Nosotros también esperamos nuestra glorificación, la cual
tendrá lugar con nuestra propia resurrección, cuando Cristo venga a establecer
su reinado definitivo. Pero antes, como dice la Primera Lectura de los Hechos
de los Apóstoles (Hch. 14, 21-27) “hay que pasar muchas tribulaciones para
entrar en el Reino de Dios”.
No hay resurrección sin cruz. No hay gloria sin tribulación.
Unos más, otros menos. Unos antes, otros después. Todo sufrimiento es para
nuestra purificación con miras a esa glorificación futura. Todo sufrimiento
aceptado en imitación a Cristo y en unión con su sufrimiento, sirve de modo
privilegiado para nuestro bien espiritual y para bien de otros.
Así, no sólo seremos glorificados, sino que daremos gloria a
Dios desde aquí en esta vida terrena. Como el Padre al Hijo y el Hijo al Padre.
Es lo que vivieron Pablo y Bernabé en sus recorridos por las comunidades
paganas que se iban convirtiendo al Evangelio.
Y esto sucedía, no sólo por su trabajo evangelizador,
necesario -por supuesto- y por los prodigios que Dios realizaba a través de
ellos, como el caso del tullido de nacimiento que acababa de sanar el Señor por
medio de Pablo (cf. Hch. 14, 8), sino que sucedía también porque
sabían aceptar todas las tribulaciones causadas al tratar de difundir el
Evangelio (cf. Hch. 14, 19).
Ese amor de amarnos como El nos ha amado, el cual nos pide
Jesús en este Evangelio, es exigente, pues -pensemos bien- El nos amó a tal
extremo que se dejó matar por nosotros, por nuestra salvación, para luego ser
glorificado y glorificarnos a nosotros también.

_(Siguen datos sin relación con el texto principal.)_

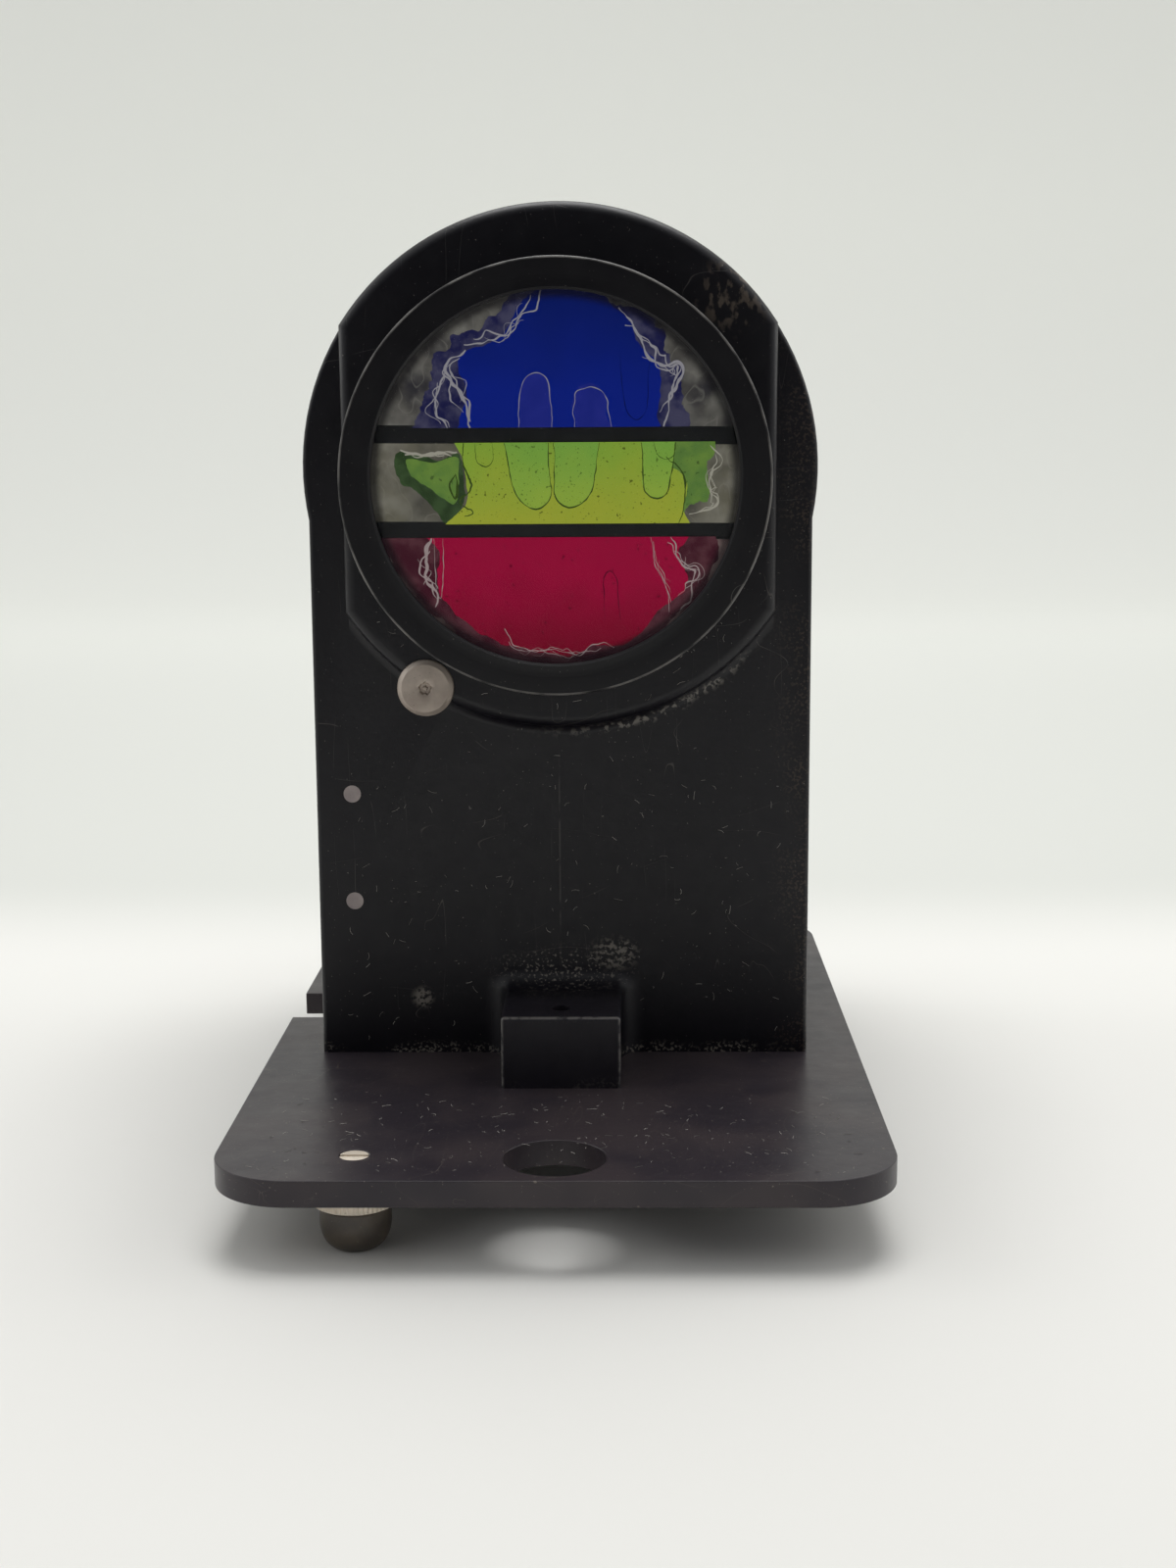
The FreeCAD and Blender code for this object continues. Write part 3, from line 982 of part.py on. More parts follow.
def make_feet():
    """Three feet: a slotted stud through the plate, a knurled nut under it and a dome on the floor."""
    studs = []
    names = ("front_left", "right", "rear_left")
    for name, (x, y) in zip(names, foot_places()):
        top = f"({PLATE_TOP} - stud_recess)"
        low = "(dome_height / 2)"
        rod = cylinder(f"{name}_rod", "stud_diameter / 2", f"{top} - {low}", x, y, low)
        slot = box(f"{name}_stud_slot", f"{x} - stud_diameter", f"{y} - stud_slot_width / 2",
                   f"{top} - stud_slot_width", "2 * stud_diameter", "stud_slot_width", "2 * stud_slot_width")
        studs.append(cut(f"{name}_stud", rod, slot))
        base = cylinder(f"{name}_dome_skirt", "dome_diameter / 2", "dome_height * 0.55", x, y,
                        "dome_height * 0.45")
        tip = cone(f"{name}_dome_tip", "dome_diameter * 0.33", "dome_diameter / 2", "dome_height * 0.45",
                   x, y, "0")
        socket = cylinder(f"{name}_dome_socket", "stud_diameter / 2 + screw_clearance", "dome_height",
                          x, y, low)
        node(cut(f"{name}_foot", joined(f"{name}_dome", base, tip), socket), f"{name}_foot")
        nut = cylinder(f"{name}_nut_blank", "nut_diameter / 2", "nut_height", x, y,
                       "dome_height + nut_clearance")
        thread = cylinder(f"{name}_nut_thread", "stud_diameter / 2 + nut_bore_clearance", "nut_height + 2",
                          x, y, "dome_height + nut_clearance - 1")
        node(cut(f"{name}_knurled_nut", nut, thread), f"{name}_knurled_nut")
    node(group("foot_studs", *studs), "foot_studs")


def check_and_export():
    """See that every object and every sub-part is sound, then write one STEP file per sub-part."""
    doc.recompute()
    for item in doc.Objects:
        if "Invalid" in item.State or "Error" in item.State:
            raise RuntimeError(f"{item.Label} failed: {item.State}")
    for item in nodes:
        if item.Shape.isNull() or not item.Shape.isValid():
            raise RuntimeError(f"{item.Label} has no valid shape")
    os.makedirs("parts", exist_ok=True)
    for item in nodes:
        item.Shape.exportStep(f"parts/{item.Label}.step")
        print(f"{item.Label}: {len(item.Shape.Solids)} solid, {item.Shape.Volume:.1f} mm3")


fill_sheet()
make_base_plate()
make_housing()
make_lens_barrel()
make_filter_stack()
make_light_baffle()
make_lamp_board()
make_lamps()
make_common_strip()
make_screws()
make_terminals()
make_wires()
make_keeper_pin()
make_rear_cover()
make_hinge()
make_latch()
make_feet()
check_and_export()
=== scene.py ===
"""Three-colour signal lamp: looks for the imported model, in metres, +Z up, front towards -Y."""
import json
import logging
import math
from collections.abc import Callable
from dataclasses import dataclass, field
from enum import Enum

import bmesh
import bpy
import numpy as np
from mathutils import Matrix, Vector

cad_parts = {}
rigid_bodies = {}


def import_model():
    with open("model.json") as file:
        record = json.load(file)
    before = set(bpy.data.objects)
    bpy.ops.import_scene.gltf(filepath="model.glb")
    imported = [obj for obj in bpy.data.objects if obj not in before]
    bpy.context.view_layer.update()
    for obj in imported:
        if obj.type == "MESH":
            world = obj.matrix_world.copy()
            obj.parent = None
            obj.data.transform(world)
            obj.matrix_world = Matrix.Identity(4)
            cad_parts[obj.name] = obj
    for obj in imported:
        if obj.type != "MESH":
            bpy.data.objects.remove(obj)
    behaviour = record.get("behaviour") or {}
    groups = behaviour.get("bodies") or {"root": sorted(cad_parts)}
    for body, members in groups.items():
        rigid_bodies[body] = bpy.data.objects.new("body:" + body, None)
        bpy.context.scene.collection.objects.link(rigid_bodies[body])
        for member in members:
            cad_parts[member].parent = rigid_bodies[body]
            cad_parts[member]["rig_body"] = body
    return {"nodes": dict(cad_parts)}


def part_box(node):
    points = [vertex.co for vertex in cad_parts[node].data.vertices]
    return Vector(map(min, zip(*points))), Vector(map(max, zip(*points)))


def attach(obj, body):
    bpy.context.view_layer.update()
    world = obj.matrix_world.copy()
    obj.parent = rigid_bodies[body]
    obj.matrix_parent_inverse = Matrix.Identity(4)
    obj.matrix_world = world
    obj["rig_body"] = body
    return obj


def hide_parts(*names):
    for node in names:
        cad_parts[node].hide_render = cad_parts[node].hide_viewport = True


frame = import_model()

logging.basicConfig(level=logging.INFO, format="%(message)s")
LOG = logging.getLogger("signal_lamp")
MM = 0.001
SHARP_ANGLE = math.radians(32)
# Across and up from the origin, in millimetres.
LENS_AXIS = (0.0, 110.9)
# The radii between which the barrel's lip comes to shade the films, in millimetres.
LIP_SHADE = (26.2, 27.7)

Socket = bpy.types.NodeSocket
Value = Socket | float
Colour = Socket | str


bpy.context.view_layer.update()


def middle(node: str) -> Vector:
    """Centre of a node's box, in metres."""
    low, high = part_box(node)
    return (Vector(low) + Vector(high)) / 2


def linear(colour: str, alpha: float = 1.0) -> tuple[float, float, float, float]:
    """Turn an sRGB hex colour into a linear one.

    Args:
        colour: Six hex digits after a hash sign.
        alpha: Opacity that goes with it.

    Returns:
        Linear red, green and blue, and alpha.
    """
    parts = [int(colour[i:i + 2], 16) / 255 for i in (1, 3, 5)]
    low = [part / 12.92 if part <= 0.04045 else ((part + 0.055) / 1.055) ** 2.4 for part in parts]
    return (low[0], low[1], low[2], alpha)


def add(tree: bpy.types.NodeTree, kind: str, links: dict | None = None, **settings) -> bpy.types.Node:
    """Add a node with its settings and what feeds it.

    Args:
        tree: The material's node tree.
        kind: The node's type without its ShaderNode prefix.
        links: For each input, a socket to link or a value to set.
        **settings: Properties of the node.

    Returns:
        The new node.
    """
    node = tree.nodes.new("ShaderNode" + kind)
    for name, value in settings.items():
        setattr(node, name, value)
    for name, value in (links or {}).items():
        if isinstance(value, bpy.types.NodeSocket):
            tree.links.new(value, node.inputs[name])
        else:
            node.inputs[name].default_value = value
    return node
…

Ese amor exige nuestra entrega total a Dios y nuestra
disponibilidad de servicio a los hermanos. Entregados a Dios, El sabrá cómo
usar nuestra entrega y nuestra disponibilidad en bien de nuestros hermanos. El
irá indicando el camino de nuestro servicio a los demás.
Así se va construyendo la Nueva Jerusalén desde aquí, pues
Dios comienza a establecer su morada en medio de nosotros y a establecer su
Reino de justicia y de gracia, de amor y de paz. Que así sea.